Exco also operates in Appalachia and and in the Eagle Ford Shale of South Texas, assets that have been pared. In the Marcellus, a 0.5 net operated well is expected to be turned to sales late this year.

“Regional natural gas price differentials in Appalachia have recently narrowed, and there is potential for additional demand catalysts,” management said. “The company will monitor these conditions to determine the extent of future development of its properties in the Marcellus Shale. Exco continues to perform its technical assessment of the dry gas window of the Utica Shale and its plans for 2017 may include participation in wells with another operator to further evaluate the potential of the formation.”

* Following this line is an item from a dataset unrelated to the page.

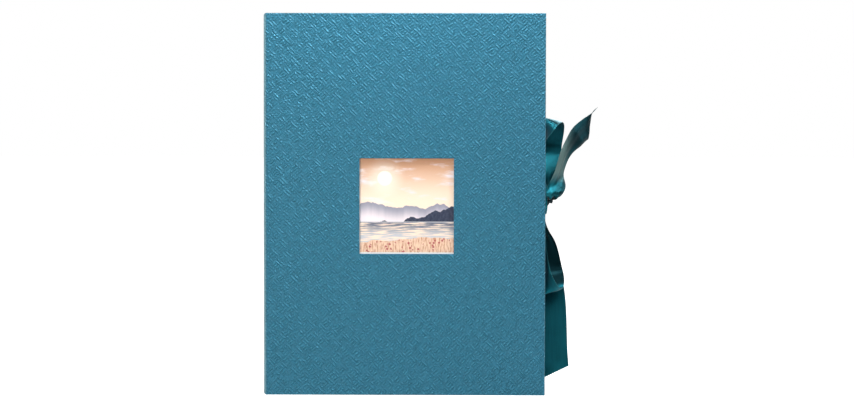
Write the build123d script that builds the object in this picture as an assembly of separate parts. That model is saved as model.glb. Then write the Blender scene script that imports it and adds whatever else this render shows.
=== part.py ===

Exco produced 30 Bcfe/d from the Marcellus in 1Q2017, up 11% sequentially but down 29% year/year after selling some assets in 2016. The sequential increase in production was because of lower shut-in volumes, said management.

“During fourth quarter 2016, the company shut-in approximately 0.6 Bcfe due to low natural gas prices that was subsequently turned online as prices improved during the period. The regional natural gas price differentials in Appalachia improved in late 2016 and into 2017 from an average of New York Mercantile Exchange (Nymex) less 90 cents/Mcf during 2016 to Nymex less 44 cents during March 2017.”

Meanwhile, in the Eagle Ford, production totaled 4,000 boe/d in 1Q2017, down 11% sequentially and 38% from a year ago, following more downtime on repairs to a third-party central production and storage facility.

Exco earned $8 million net (3 cents/share) in 1Q2017, versus a year-ago loss of $130 million (minus 47 cents). Operating revenue was flat year/year at $16 million. Realized gas prices in 1Q2017 averaged $2.70/MMBtu, compared with $1.54 in 1Q2016. Realized oil prices increased to average $48.92/bbl from $28.15 a year ago.